--- What you are asked to do ---
Print the lines beginning with the one that contains "side_panel_left();" and ending with the one that contains "obj.parent = empty", exactly, both included, and no other lines.

◆ ◆ ◆ ◆ ◆ ◆ ◆

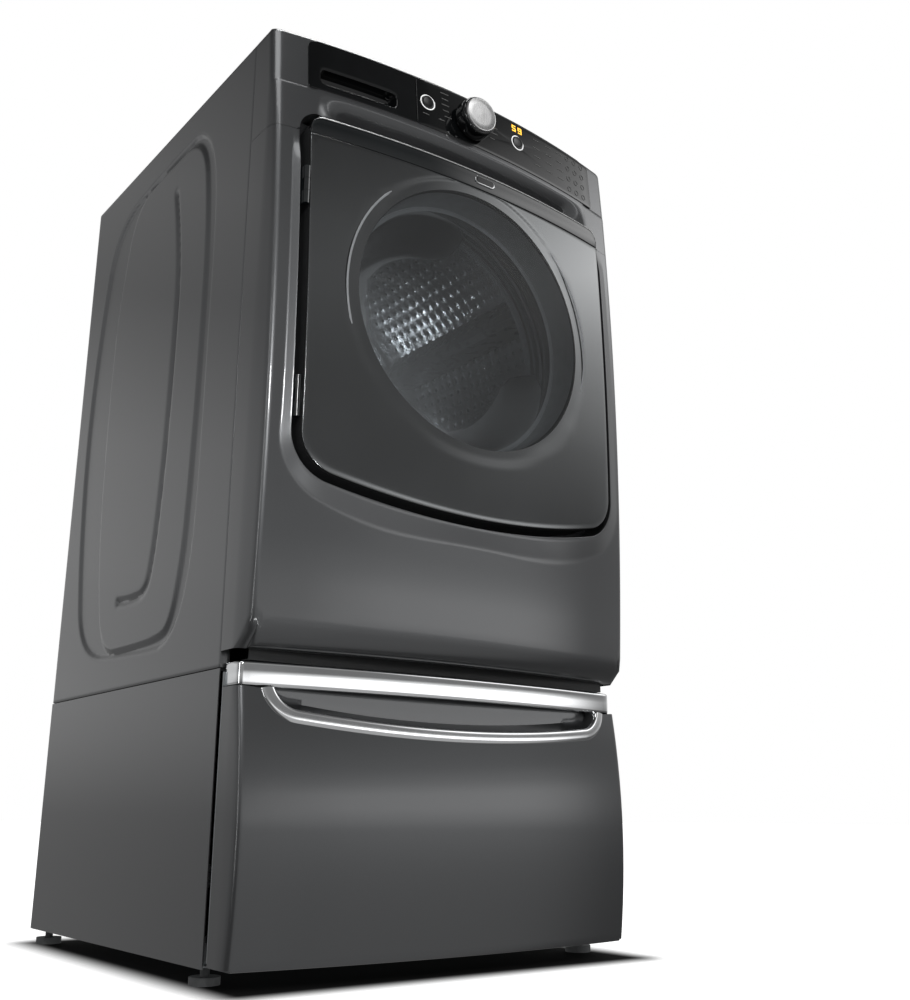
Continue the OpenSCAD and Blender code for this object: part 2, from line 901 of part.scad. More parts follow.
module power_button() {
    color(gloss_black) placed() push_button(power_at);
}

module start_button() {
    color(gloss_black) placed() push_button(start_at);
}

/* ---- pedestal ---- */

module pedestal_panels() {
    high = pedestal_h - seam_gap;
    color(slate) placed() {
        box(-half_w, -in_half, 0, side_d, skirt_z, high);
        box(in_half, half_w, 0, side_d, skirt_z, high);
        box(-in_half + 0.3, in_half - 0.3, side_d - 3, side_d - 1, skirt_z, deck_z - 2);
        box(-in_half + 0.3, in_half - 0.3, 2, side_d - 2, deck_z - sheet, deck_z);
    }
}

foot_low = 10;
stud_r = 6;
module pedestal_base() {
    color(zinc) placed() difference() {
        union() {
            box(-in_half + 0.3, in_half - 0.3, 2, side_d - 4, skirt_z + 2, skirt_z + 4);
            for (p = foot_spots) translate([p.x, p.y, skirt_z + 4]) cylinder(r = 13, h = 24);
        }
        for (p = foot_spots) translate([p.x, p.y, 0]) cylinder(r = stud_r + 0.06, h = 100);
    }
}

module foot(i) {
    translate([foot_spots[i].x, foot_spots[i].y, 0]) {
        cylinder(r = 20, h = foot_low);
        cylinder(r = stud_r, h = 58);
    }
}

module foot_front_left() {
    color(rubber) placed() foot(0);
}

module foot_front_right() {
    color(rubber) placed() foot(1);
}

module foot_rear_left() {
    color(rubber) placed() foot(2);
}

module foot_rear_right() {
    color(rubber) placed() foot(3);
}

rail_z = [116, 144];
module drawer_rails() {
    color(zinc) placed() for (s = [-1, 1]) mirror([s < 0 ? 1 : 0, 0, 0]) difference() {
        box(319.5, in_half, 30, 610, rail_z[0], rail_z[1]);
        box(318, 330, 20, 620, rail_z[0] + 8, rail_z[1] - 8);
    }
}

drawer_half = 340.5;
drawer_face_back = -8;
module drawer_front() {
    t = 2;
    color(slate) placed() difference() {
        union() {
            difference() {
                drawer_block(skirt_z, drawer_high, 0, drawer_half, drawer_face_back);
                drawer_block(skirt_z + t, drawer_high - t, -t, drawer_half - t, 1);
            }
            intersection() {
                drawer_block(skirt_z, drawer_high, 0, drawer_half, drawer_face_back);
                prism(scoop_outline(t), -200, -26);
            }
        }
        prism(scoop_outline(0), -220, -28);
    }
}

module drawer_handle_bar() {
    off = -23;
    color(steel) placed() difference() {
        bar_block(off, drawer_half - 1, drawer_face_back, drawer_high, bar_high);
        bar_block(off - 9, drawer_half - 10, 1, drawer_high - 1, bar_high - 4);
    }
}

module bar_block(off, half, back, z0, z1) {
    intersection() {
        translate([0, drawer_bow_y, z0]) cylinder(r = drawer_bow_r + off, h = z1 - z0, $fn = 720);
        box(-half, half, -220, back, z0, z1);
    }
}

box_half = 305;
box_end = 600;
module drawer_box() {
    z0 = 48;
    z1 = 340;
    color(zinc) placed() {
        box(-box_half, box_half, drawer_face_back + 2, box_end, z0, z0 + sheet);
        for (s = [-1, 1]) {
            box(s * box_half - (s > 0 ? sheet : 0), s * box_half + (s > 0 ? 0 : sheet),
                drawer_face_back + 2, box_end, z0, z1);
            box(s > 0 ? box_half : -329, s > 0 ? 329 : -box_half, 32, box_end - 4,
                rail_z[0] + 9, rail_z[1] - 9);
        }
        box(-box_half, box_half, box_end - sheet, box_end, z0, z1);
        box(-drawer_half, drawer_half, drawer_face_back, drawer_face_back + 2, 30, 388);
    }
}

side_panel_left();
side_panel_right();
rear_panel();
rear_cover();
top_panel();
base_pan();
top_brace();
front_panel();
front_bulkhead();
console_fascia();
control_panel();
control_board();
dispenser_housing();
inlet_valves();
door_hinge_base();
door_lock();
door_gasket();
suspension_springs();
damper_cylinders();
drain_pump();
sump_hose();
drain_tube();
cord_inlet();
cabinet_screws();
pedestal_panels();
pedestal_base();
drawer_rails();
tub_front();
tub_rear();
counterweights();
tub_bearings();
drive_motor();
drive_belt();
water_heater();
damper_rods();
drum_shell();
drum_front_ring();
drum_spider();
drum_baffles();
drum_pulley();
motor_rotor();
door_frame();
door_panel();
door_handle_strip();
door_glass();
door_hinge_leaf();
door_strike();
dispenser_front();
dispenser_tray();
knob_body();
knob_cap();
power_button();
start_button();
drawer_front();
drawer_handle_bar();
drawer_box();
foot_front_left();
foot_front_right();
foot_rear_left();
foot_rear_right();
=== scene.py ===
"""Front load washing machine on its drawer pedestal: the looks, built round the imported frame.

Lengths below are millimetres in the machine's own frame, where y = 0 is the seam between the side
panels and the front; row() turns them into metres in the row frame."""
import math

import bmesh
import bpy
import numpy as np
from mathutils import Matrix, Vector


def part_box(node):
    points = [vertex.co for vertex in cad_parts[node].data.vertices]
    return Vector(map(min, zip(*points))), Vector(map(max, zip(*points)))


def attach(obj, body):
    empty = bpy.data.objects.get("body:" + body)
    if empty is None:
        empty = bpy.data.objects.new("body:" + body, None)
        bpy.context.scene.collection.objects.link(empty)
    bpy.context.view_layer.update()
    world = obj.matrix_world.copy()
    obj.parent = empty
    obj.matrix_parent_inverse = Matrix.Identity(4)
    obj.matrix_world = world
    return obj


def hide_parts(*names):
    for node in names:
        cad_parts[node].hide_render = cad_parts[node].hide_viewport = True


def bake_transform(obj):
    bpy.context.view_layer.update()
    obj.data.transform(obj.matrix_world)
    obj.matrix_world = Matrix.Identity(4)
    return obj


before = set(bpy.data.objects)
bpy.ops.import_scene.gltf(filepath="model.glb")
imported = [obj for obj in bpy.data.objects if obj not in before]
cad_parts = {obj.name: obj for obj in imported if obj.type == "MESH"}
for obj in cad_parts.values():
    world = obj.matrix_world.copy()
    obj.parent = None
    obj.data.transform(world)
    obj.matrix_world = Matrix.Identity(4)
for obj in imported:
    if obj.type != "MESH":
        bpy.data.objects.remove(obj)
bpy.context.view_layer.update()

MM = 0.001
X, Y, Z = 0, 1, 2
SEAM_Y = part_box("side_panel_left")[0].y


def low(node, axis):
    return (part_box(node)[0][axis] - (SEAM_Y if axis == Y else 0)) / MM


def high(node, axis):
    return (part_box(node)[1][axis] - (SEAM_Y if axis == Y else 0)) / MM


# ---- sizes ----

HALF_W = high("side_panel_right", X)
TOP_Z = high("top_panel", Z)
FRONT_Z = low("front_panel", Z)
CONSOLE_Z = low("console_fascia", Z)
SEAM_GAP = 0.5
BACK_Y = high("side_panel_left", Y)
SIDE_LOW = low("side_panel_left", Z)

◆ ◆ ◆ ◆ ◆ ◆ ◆

--- Solution to the exercise ---
side_panel_left();
side_panel_right();
rear_panel();
rear_cover();
top_panel();
base_pan();
top_brace();
front_panel();
front_bulkhead();
console_fascia();
control_panel();
control_board();
dispenser_housing();
inlet_valves();
door_hinge_base();
door_lock();
door_gasket();
suspension_springs();
damper_cylinders();
drain_pump();
sump_hose();
drain_tube();
cord_inlet();
cabinet_screws();
pedestal_panels();
pedestal_base();
drawer_rails();
tub_front();
tub_rear();
counterweights();
tub_bearings();
drive_motor();
drive_belt();
water_heater();
damper_rods();
drum_shell();
drum_front_ring();
drum_spider();
drum_baffles();
drum_pulley();
motor_rotor();
door_frame();
door_panel();
door_handle_strip();
door_glass();
door_hinge_leaf();
door_strike();
dispenser_front();
dispenser_tray();
knob_body();
knob_cap();
power_button();
start_button();
drawer_front();
drawer_handle_bar();
drawer_box();
foot_front_left();
foot_front_right();
foot_rear_left();
foot_rear_right();
=== scene.py ===
"""Front load washing machine on its drawer pedestal: the looks, built round the imported frame.

Lengths below are millimetres in the machine's own frame, where y = 0 is the seam between the side
panels and the front; row() turns them into metres in the row frame."""
import math

import bmesh
import bpy
import numpy as np
from mathutils import Matrix, Vector


def part_box(node):
    points = [vertex.co for vertex in cad_parts[node].data.vertices]
    return Vector(map(min, zip(*points))), Vector(map(max, zip(*points)))


def attach(obj, body):
    empty = bpy.data.objects.get("body:" + body)
    if empty is None:
        empty = bpy.data.objects.new("body:" + body, None)
        bpy.context.scene.collection.objects.link(empty)
    bpy.context.view_layer.update()
    world = obj.matrix_world.copy()
    obj.parent = empty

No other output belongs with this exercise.